The first layer of a transformer. It looks up a vector for each token ID and adds a positional encoding to form the input the rest of the model reads.

Card 18 of LLMs Visual Card

Part I ended with the embedding matrix as a lookup table. This card puts it in place as the first thing a transformer actually does with an input, and adds the one step that the earlier view left out.

The flow on the card is short. The word “cat” is tokenized to the ID 4823. That ID selects row 4823 of the embedding table, which is a vector like [0.2, -0.1, 0.8, …]. Nothing here is new relative to the embedding matrix card, and that is the point: the token embedding step is exactly that lookup, now positioned as layer zero of the model.

The new piece is the addition below the arrow. The token vector is added to a positional encoding for that slot, and the sum is what enters the first transformer layer. The reason this addition exists is covered in the next card, but the mechanical fact is worth fixing now: the input to the stack is not the token vector alone, it is the token vector plus a signal for where the token sits.

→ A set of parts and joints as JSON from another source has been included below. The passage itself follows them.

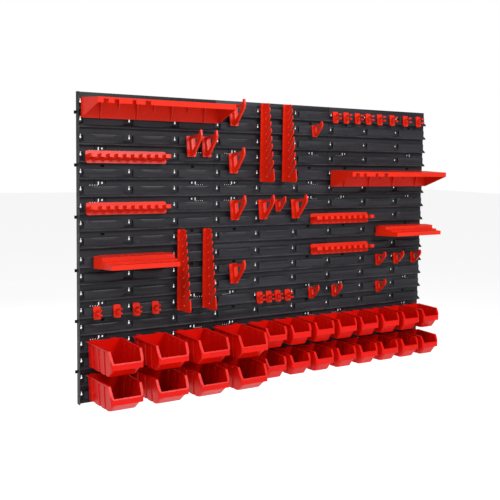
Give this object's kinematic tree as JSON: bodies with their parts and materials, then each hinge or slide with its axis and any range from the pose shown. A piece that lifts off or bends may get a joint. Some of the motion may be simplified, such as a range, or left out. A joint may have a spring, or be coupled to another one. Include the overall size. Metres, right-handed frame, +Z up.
{
  "type": "wall storage panel set",
  "caption": "Wall of slatted dark panels with bright hang-on shelves, hooks, clips, racks and rows of open storage bins for workshop tools.",
  "frame": {"origin": "centre of the four outer wall screws, on the back plane of the panels, which lies against the room wall", "axes": "+X to the right seen from the front, +Y into the room wall, +Z up; the front faces -Y"},
  "size_m": [1.1678, 0.1641, 0.7832],
  "materials": {
    "panel_black": "satin",
    "holder_red": "gloss",
    "bin_red": "gloss"
  },
  "bodies": {
    "wall": {"panel_upper_1": "panel_black", "panel_upper_2": "panel_black", "panel_upper_3": "panel_black", "panel_lower_1": "panel_black", "panel_lower_2": "panel_black", "panel_lower_3": "panel_black", "shelf_1": "holder_red", "shelf_2": "holder_red", "comb_rail_1": "holder_red", "comb_rail_2": "holder_red", "comb_rail_3": "holder_red", "comb_rail_4": "holder_red", "stepped_holder_1": "holder_red", "stepped_holder_2": "holder_red", "slot_rack_1": "holder_red", "slot_rack_2": "holder_red", "slot_rack_3": "holder_red", "slot_rack_4": "holder_red", "large_hook_1": "holder_red", "large_hook_2": "holder_red", "large_hook_3": "holder_red", "large_hook_4": "holder_red", "large_hook_5": "holder_red", "large_hook_6": "holder_red", "large_hook_7": "holder_red", "large_hook_8": "holder_red", "small_hook_1": "holder_red", "small_hook_2": "holder_red", "small_hook_3": "holder_red", "small_hook_4": "holder_red", "small_hook_5": "holder_red", "small_hook_6": "holder_red", "small_hook_7": "holder_red", "small_hook_8": "holder_red", "clips_upper": "holder_red", "clips_lower": "holder_red"},
    "large_bin_1_1": {"large_bin_1_1": "bin_red"},
    "large_bin_1_2": {"large_bin_1_2": "bin_red"},
    "large_bin_1_3": {"large_bin_1_3": "bin_red"},
    "large_bin_1_4": {"large_bin_1_4": "bin_red"},
    "large_bin_2_1": {"large_bin_2_1": "bin_red"},
    "large_bin_2_2": {"large_bin_2_2": "bin_red"},
    "large_bin_2_3": {"large_bin_2_3": "bin_red"},
    "large_bin_2_4": {"large_bin_2_4": "bin_red"},
    "small_bin_1_1": {"small_bin_1_1": "bin_red"},
    "small_bin_1_2": {"small_bin_1_2": "bin_red"},
    "small_bin_1_3": {"small_bin_1_3": "bin_red"},
    "small_bin_1_4": {"small_bin_1_4": "bin_red"},
    "small_bin_1_5": {"small_bin_1_5": "bin_red"},
    "small_bin_1_6": {"small_bin_1_6": "bin_red"},
    "small_bin_1_7": {"small_bin_1_7": "bin_red"},
    "small_bin_1_8": {"small_bin_1_8": "bin_red"},
    "small_bin_2_1": {"small_bin_2_1": "bin_red"},
    "small_bin_2_2": {"small_bin_2_2": "bin_red"},
    "small_bin_2_3": {"small_bin_2_3": "bin_red"},
    "small_bin_2_4": {"small_bin_2_4": "bin_red"},
    "small_bin_2_5": {"small_bin_2_5": "bin_red"},
    "small_bin_2_6": {"small_bin_2_6": "bin_red"},
    "small_bin_2_7": {"small_bin_2_7": "bin_red"},
    "small_bin_2_8": {"small_bin_2_8": "bin_red"}
  },
  "joints": [
    {"name": "lift_large_bin_1_1", "type": "slide", "parent": "wall", "child": "large_bin_1_1", "axis": [0, 0, 1], "range_m": [0, 0.01]},
    {"name": "lift_large_bin_1_2", "type": "slide", "parent": "wall", "child": "large_bin_1_2", "axis": [0, 0, 1], "range_m": [0, 0.01]},
    {"name": "lift_large_bin_1_3", "type": "slide", "parent": "wall", "child": "large_bin_1_3", "axis": [0, 0, 1], "range_m": [0, 0.01]},
    {"name": "lift_large_bin_1_4", "type": "slide", "parent": "wall", "child": "large_bin_1_4", "axis": [0, 0, 1], "range_m": [0, 0.01]},
    {"name": "lift_large_bin_2_1", "type": "slide", "parent": "wall", "child": "large_bin_2_1", "axis": [0, 0, 1], "range_m": [0, 0.01]},
    {"name": "lift_large_bin_2_2", "type": "slide", "parent": "wall", "child": "large_bin_2_2", "axis": [0, 0, 1], "range_m": [0, 0.01]},
    {"name": "lift_large_bin_2_3", "type": "slide", "parent": "wall", "child": "large_bin_2_3", "axis": [0, 0, 1], "range_m": [0, 0.01]},
    {"name": "lift_large_bin_2_4", "type": "slide", "parent": "wall", "child": "large_bin_2_4", "axis": [0, 0, 1], "range_m": [0, 0.01]},
    {"name": "lift_small_bin_1_1", "type": "slide", "parent": "wall", "child": "small_bin_1_1", "axis": [0, 0, 1], "range_m": [0, 0.01]},
    {"name": "lift_small_bin_1_2", "type": "slide", "parent": "wall", "child": "small_bin_1_2", "axis": [0, 0, 1], "range_m": [0, 0.01]},
    {"name": "lift_small_bin_1_3", "type": "slide", "parent": "wall", "child": "small_bin_1_3", "axis": [0, 0, 1], "range_m": [0, 0.01]},
    {"name": "lift_small_bin_1_4", "type": "slide", "parent": "wall", "child": "small_bin_1_4", "axis": [0, 0, 1], "range_m": [0, 0.01]},
    {"name": "lift_small_bin_1_5", "type": "slide", "parent": "wall", "child": "small_bin_1_5", "axis": [0, 0, 1], "range_m": [0, 0.01]},
    {"name": "lift_small_bin_1_6", "type": "slide", "parent": "wall", "child": "small_bin_1_6", "axis": [0, 0, 1], "range_m": [0, 0.01]},
    {"name": "lift_small_bin_1_7", "type": "slide", "parent": "wall", "child": "small_bin_1_7", "axis": [0, 0, 1], "range_m": [0, 0.01]},
    {"name": "lift_small_bin_1_8", "type": "slide", "parent": "wall", "child": "small_bin_1_8", "axis": [0, 0, 1], "range_m": [0, 0.01]},
    {"name": "lift_small_bin_2_1", "type": "slide", "parent": "wall", "child": "small_bin_2_1", "axis": [0, 0, 1], "range_m": [0, 0.01]},
    {"name": "lift_small_bin_2_2", "type": "slide", "parent": "wall", "child": "small_bin_2_2", "axis": [0, 0, 1], "range_m": [0, 0.01]},
    {"name": "lift_small_bin_2_3", "type": "slide", "parent": "wall", "child": "small_bin_2_3", "axis": [0, 0, 1], "range_m": [0, 0.01]},
    {"name": "lift_small_bin_2_4", "type": "slide", "parent": "wall", "child": "small_bin_2_4", "axis": [0, 0, 1], "range_m": [0, 0.01]},
    {"name": "lift_small_bin_2_5", "type": "slide", "parent": "wall", "child": "small_bin_2_5", "axis": [0, 0, 1], "range_m": [0, 0.01]},
    {"name": "lift_small_bin_2_6", "type": "slide", "parent": "wall", "child": "small_bin_2_6", "axis": [0, 0, 1], "range_m": [0, 0.01]},
    {"name": "lift_small_bin_2_7", "type": "slide", "parent": "wall", "child": "small_bin_2_7", "axis": [0, 0, 1], "range_m": [0, 0.01]},
    {"name": "lift_small_bin_2_8", "type": "slide", "parent": "wall", "child": "small_bin_2_8", "axis": [0, 0, 1], "range_m": [0, 0.01]}
  ]
}
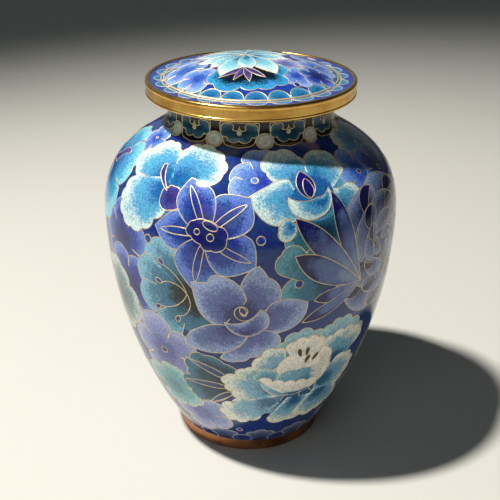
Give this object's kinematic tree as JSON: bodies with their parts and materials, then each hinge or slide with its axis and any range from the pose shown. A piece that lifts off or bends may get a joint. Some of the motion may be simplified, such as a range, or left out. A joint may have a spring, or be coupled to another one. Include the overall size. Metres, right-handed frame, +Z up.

The card also flags a design choice that is easy to miss. The embedding table is often shared with the output head, the layer at the very end that turns vectors back into token probabilities. Using the same weights for both is called weight tying. It saves a large block of parameters, since that matrix is big, and the card notes it costs a little in loss. Many models accept that trade because the parameter saving is real and the quality gap is small.

So the token embedding is both a beginning and, through tying, connected to the end. It converts discrete IDs into vectors, receives its positional signal here, and hands the result to the first layer. The next several cards stay on that positional signal before moving into attention itself.